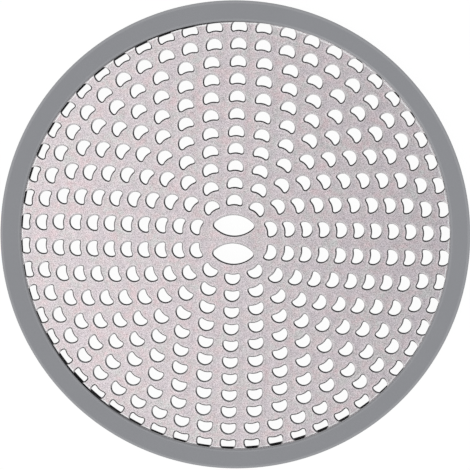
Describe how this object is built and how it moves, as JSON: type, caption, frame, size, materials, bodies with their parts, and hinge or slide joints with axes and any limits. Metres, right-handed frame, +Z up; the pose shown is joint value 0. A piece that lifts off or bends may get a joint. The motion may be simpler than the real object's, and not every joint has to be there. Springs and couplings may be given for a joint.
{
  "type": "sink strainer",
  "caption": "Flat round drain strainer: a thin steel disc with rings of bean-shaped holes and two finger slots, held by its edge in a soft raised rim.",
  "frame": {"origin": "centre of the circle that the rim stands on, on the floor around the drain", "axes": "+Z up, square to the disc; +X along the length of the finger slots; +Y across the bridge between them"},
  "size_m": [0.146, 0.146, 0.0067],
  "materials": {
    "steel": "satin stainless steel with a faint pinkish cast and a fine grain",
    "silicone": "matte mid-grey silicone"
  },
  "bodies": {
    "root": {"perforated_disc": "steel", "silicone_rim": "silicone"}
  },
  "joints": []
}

----

=== Exercise directions ===
Copy the material above, line for line.

=== Exercise answer ===
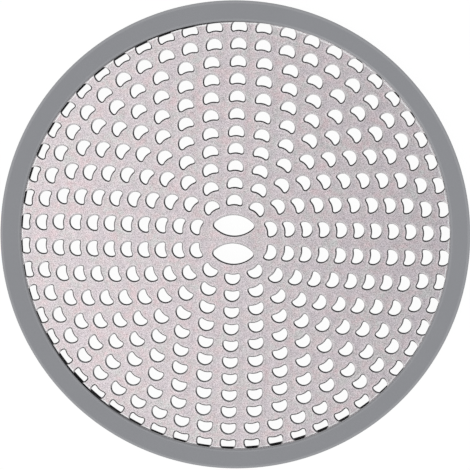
Describe how this object is built and how it moves, as JSON: type, caption, frame, size, materials, bodies with their parts, and hinge or slide joints with axes and any limits. Metres, right-handed frame, +Z up; the pose shown is joint value 0. A piece that lifts off or bends may get a joint. The motion may be simpler than the real object's, and not every joint has to be there. Springs and couplings may be given for a joint.
{
  "type": "sink strainer",
  "caption": "Flat round drain strainer: a thin steel disc with rings of bean-shaped holes and two finger slots, held by its edge in a soft raised rim.",
  "frame": {"origin": "centre of the circle that the rim stands on, on the floor around the drain", "axes": "+Z up, square to the disc; +X along the length of the finger slots; +Y across the bridge between them"},
  "size_m": [0.146, 0.146, 0.0067],
  "materials": {
    "steel": "satin stainless steel with a faint pinkish cast and a fine grain",
    "silicone": "matte mid-grey silicone"
  },
  "bodies": {
    "root": {"perforated_disc": "steel", "silicone_rim": "silicone"}
  },
  "joints": []
}